Residence: The president's home can be a tool used for recruiting, fund raising, alumni events, faculty and student events, and so on. Many colleges and universities own a president's home that is inhabited by the incumbent president. The college or university covers most of the expenses associated with the president's home. In the event that the college or university does not own its own president's home, a benefit that can be negotiated between the board and the president would be a level of "housing allowance." There are no fixed guidelines for housing allowances that I am aware of. However, in those cases where the president's home is routinely used for college or university business, $2,000 to $4,000 a month in housing allowance support would not be unreasonable. In high-rent areas like Boston, New York, or San Francisco, even higher levels of housing assistance could be justified in today's market place.

These and other nonsalary benefits ought to be discussed thoroughly in contract talks between the board's compensation committee and the president (or their representatives). Sometimes the parties can negotiate these issues directly without feelings of irritation or acrimony. Most often, however, I would recommend that the two sides either agree upon a neutral mediator or each select a representative to negotiate.
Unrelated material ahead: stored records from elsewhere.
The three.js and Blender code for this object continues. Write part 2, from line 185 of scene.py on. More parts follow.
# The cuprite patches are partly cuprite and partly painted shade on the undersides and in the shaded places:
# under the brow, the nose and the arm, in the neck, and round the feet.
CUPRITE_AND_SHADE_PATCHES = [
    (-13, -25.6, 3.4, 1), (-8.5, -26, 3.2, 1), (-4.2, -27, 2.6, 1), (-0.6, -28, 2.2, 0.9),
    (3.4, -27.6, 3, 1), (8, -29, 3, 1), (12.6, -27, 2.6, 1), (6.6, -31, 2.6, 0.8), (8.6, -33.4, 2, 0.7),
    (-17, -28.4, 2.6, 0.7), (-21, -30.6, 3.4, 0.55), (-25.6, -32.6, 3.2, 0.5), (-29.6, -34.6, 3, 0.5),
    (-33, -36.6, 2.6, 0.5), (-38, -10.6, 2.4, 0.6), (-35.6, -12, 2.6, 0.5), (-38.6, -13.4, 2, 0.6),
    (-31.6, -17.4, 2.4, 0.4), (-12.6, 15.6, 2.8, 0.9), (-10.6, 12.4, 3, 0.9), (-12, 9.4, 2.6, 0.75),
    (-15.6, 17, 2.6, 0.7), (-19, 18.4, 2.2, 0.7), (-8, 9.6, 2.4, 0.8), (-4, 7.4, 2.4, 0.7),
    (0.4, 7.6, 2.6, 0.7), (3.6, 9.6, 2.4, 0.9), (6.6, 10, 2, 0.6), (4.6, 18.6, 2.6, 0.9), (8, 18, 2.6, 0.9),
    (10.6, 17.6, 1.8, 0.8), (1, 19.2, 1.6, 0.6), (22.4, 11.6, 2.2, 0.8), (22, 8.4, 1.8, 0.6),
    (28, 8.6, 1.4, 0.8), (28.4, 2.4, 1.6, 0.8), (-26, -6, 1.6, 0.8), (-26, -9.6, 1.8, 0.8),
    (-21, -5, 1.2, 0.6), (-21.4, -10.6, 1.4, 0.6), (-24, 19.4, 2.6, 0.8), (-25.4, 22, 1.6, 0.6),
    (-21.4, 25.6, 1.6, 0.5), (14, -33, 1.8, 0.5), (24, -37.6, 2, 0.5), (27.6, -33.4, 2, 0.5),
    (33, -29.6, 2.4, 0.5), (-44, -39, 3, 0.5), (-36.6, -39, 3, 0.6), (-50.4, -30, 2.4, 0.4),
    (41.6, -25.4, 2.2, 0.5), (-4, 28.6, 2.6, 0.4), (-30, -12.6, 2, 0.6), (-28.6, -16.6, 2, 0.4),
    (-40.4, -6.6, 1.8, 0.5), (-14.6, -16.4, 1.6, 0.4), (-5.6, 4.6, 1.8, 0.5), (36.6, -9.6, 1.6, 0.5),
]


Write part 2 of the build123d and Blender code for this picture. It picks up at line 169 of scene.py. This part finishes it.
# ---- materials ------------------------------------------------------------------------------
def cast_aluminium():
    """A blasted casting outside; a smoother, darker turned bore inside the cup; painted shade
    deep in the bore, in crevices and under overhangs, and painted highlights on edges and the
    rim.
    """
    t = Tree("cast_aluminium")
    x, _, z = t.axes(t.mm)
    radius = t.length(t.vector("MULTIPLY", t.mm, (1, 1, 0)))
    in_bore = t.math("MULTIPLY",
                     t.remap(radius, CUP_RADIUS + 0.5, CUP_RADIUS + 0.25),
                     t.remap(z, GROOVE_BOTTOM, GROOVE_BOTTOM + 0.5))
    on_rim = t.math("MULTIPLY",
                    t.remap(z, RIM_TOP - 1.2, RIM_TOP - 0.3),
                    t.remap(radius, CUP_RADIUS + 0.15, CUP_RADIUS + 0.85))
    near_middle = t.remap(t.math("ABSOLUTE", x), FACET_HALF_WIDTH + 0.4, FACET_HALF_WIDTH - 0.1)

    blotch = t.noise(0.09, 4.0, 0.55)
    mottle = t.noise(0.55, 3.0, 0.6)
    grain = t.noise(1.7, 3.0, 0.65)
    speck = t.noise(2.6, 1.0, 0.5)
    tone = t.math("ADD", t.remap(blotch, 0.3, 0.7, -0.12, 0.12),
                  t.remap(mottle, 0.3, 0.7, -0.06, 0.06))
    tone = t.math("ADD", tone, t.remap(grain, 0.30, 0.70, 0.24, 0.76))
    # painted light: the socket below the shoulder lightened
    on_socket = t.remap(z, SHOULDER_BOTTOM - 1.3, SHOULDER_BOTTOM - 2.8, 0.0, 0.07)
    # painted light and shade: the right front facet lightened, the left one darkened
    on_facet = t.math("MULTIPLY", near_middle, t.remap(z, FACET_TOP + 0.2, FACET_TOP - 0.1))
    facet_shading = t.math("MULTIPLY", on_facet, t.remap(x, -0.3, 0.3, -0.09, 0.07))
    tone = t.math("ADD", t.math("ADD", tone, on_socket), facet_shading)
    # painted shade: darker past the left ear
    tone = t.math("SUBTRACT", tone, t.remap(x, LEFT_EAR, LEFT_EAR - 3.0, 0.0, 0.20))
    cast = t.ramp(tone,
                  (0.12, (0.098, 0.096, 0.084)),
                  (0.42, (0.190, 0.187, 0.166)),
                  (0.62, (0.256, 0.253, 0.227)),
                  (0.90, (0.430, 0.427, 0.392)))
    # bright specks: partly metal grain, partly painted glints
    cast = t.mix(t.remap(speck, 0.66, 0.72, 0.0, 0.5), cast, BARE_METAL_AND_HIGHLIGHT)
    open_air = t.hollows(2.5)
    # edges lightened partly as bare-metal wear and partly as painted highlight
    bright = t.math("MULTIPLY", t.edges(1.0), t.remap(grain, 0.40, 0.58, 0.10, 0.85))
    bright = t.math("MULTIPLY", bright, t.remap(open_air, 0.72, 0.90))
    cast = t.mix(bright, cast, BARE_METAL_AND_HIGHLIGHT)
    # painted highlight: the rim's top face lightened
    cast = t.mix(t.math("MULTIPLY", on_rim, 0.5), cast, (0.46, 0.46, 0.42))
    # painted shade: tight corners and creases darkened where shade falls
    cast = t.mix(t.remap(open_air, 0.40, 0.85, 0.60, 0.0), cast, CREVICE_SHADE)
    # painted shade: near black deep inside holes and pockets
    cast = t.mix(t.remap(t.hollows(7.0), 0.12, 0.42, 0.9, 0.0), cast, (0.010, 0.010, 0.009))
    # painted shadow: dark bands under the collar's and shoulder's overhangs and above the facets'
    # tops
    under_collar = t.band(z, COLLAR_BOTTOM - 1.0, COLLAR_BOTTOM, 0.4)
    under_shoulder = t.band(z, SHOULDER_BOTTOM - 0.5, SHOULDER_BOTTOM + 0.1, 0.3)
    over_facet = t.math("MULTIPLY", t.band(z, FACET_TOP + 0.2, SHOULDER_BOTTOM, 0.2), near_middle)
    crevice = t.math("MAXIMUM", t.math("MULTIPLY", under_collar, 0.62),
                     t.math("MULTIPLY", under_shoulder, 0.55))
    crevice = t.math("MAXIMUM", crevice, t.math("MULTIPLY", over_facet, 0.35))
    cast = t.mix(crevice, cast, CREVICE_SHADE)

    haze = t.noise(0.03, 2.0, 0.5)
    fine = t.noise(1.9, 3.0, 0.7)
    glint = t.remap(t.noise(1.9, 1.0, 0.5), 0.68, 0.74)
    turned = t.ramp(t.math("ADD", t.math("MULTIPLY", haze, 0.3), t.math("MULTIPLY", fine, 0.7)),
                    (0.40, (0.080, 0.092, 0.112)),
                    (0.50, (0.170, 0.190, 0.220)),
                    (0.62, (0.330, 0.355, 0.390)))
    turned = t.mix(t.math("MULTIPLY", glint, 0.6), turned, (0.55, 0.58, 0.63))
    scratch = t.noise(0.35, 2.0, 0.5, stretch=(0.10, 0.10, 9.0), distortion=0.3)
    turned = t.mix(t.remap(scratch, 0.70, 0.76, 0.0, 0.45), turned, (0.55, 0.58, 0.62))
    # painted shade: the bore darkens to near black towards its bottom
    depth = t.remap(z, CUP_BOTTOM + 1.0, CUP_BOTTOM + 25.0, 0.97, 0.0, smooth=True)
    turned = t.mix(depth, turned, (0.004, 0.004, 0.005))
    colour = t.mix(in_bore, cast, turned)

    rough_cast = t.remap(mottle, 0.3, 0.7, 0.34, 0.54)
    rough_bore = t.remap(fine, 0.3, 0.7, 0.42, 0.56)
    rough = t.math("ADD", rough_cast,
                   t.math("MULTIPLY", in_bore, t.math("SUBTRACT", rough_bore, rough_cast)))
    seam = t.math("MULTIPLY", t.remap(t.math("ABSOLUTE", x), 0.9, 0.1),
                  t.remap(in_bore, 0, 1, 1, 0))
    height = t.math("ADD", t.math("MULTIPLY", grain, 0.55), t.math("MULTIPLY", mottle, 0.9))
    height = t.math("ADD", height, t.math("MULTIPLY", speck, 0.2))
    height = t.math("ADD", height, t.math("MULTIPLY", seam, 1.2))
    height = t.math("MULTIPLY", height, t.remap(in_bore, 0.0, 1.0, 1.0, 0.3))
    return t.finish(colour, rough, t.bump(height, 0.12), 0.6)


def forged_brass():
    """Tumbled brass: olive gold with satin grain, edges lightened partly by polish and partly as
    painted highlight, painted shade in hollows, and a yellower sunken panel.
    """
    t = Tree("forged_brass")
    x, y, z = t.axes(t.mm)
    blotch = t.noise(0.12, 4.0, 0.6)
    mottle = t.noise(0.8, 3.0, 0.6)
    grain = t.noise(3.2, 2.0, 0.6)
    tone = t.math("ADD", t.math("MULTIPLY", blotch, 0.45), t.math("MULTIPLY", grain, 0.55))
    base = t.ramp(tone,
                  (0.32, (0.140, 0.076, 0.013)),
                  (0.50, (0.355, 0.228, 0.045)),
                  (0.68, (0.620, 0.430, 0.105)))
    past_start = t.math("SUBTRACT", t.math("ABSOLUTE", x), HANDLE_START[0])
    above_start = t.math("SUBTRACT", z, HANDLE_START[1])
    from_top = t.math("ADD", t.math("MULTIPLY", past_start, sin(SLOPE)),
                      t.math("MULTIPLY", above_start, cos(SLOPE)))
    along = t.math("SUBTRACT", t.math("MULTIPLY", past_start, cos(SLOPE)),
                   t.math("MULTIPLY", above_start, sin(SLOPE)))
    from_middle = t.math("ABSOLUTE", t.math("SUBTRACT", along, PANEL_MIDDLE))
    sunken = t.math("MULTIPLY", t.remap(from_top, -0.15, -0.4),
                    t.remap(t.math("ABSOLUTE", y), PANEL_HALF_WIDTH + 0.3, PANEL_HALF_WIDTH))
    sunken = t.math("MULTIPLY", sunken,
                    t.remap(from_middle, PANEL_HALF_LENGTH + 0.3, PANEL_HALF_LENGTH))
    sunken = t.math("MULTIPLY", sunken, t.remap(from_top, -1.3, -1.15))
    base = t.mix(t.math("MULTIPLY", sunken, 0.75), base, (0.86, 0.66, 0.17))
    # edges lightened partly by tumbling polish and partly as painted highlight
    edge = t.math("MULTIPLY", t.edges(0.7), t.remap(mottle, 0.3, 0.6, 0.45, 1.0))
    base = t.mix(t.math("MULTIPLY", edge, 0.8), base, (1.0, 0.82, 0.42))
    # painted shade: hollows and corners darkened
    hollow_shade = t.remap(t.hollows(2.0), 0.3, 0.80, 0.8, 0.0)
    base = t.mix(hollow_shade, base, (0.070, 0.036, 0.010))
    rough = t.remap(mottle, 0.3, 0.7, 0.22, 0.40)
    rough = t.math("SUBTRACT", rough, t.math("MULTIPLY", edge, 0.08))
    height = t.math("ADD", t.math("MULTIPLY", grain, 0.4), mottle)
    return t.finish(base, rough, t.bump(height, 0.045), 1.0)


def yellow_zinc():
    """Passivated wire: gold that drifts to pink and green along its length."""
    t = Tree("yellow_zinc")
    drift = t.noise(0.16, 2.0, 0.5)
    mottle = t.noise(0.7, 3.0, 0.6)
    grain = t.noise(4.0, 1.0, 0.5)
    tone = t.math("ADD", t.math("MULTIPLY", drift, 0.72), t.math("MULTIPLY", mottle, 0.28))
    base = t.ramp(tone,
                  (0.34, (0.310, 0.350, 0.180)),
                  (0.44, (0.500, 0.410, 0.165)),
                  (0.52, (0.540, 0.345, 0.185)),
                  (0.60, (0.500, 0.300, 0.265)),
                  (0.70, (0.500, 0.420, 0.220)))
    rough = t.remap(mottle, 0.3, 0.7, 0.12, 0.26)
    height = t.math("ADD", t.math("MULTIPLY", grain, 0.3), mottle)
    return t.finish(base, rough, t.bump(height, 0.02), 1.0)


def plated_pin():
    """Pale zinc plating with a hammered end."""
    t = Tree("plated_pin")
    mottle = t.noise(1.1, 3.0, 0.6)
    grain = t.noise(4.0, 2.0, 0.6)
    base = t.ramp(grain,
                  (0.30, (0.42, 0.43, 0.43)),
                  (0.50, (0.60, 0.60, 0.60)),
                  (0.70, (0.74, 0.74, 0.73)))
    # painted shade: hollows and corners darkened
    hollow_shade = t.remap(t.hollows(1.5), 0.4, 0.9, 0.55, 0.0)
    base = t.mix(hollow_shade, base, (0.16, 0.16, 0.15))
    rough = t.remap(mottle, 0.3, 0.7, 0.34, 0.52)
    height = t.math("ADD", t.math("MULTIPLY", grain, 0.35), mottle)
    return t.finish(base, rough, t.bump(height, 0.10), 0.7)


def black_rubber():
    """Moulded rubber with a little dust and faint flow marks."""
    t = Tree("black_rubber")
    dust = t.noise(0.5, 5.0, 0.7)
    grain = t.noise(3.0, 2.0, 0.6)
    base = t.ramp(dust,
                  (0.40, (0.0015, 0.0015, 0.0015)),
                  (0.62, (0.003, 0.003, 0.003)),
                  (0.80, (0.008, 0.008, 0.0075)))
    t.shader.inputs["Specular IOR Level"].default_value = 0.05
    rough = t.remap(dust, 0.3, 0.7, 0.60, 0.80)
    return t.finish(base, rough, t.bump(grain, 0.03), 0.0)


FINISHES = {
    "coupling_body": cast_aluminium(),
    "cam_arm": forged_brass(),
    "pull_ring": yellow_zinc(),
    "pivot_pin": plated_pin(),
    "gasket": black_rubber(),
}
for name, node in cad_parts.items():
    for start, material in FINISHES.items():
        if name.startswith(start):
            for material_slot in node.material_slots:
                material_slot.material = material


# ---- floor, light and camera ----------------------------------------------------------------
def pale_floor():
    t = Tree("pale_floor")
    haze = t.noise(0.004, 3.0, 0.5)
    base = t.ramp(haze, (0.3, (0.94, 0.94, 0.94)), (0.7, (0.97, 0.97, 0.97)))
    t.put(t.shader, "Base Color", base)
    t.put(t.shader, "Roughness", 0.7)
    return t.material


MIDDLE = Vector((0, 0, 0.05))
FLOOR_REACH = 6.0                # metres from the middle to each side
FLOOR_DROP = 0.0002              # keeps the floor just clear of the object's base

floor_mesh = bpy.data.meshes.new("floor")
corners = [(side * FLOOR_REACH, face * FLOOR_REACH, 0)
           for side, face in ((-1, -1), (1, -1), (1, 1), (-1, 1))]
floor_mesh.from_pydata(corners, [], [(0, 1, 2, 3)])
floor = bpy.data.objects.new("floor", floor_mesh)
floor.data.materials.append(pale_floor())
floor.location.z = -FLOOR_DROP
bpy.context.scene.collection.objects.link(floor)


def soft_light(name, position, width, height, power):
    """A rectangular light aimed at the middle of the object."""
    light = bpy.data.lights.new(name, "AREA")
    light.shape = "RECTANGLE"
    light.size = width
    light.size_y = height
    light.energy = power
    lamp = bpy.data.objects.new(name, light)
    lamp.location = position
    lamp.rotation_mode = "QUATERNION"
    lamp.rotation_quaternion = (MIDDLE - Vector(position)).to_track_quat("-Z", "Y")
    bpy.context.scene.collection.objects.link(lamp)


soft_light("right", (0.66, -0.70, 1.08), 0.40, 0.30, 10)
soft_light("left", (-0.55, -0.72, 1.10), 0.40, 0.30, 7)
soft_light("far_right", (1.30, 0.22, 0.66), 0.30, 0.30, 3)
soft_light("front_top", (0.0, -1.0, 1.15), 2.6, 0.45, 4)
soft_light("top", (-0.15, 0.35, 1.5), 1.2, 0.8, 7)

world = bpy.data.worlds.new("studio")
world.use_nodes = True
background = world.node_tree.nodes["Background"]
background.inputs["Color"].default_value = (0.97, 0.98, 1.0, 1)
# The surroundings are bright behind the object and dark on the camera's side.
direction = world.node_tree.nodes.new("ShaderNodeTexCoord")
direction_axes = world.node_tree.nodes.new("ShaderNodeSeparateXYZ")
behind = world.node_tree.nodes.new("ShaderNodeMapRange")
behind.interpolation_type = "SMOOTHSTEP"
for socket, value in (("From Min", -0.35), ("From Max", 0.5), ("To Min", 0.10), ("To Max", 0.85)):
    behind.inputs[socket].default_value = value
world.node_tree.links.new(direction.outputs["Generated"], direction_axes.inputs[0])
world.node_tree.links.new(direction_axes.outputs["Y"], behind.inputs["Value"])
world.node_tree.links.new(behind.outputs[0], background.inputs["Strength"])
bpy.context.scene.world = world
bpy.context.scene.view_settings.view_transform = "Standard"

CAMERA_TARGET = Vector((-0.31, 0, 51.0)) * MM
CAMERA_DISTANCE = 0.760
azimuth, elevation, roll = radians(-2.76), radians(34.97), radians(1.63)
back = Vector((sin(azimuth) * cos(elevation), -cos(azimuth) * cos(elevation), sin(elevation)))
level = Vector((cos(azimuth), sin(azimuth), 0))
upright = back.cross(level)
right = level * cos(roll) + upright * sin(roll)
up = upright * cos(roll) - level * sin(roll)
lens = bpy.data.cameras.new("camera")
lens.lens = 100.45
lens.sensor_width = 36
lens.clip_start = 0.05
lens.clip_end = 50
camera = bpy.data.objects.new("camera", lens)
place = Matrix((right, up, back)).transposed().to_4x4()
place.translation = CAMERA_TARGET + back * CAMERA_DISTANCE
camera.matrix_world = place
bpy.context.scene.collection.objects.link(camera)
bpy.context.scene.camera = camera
Once a contract is negotiated, a well-qualified lawyer should be consulted to draft the final agreement, which should be a legally binding document. The negotiation process itself is very important to the ongoing relationship between the board and the president. All of the issues that are of concern to either the board or the president should be thoroughly discussed, negotiated, and agreed upon at this time.

The legal literature reflects many cases where the parties to an agreement talked past each other and did not have a genuine meeting of the minds on important issues. In academe, we most often see this expressed when presidents do not stay the full length of their contracts.

I had a case once where a president was being asked to leave his post. I reviewed his contract and found that it was very one-sided. I asked him why he had signed such a contact; hadn't he had legal advice? He replied that he had believed he did not need a lawyer because he had trusted the other side to be fair to him. Don't make that mistake.

Experience has taught me that when it comes to the relationship that ought to exist between a president and a board, good fences do indeed make for good neighbors.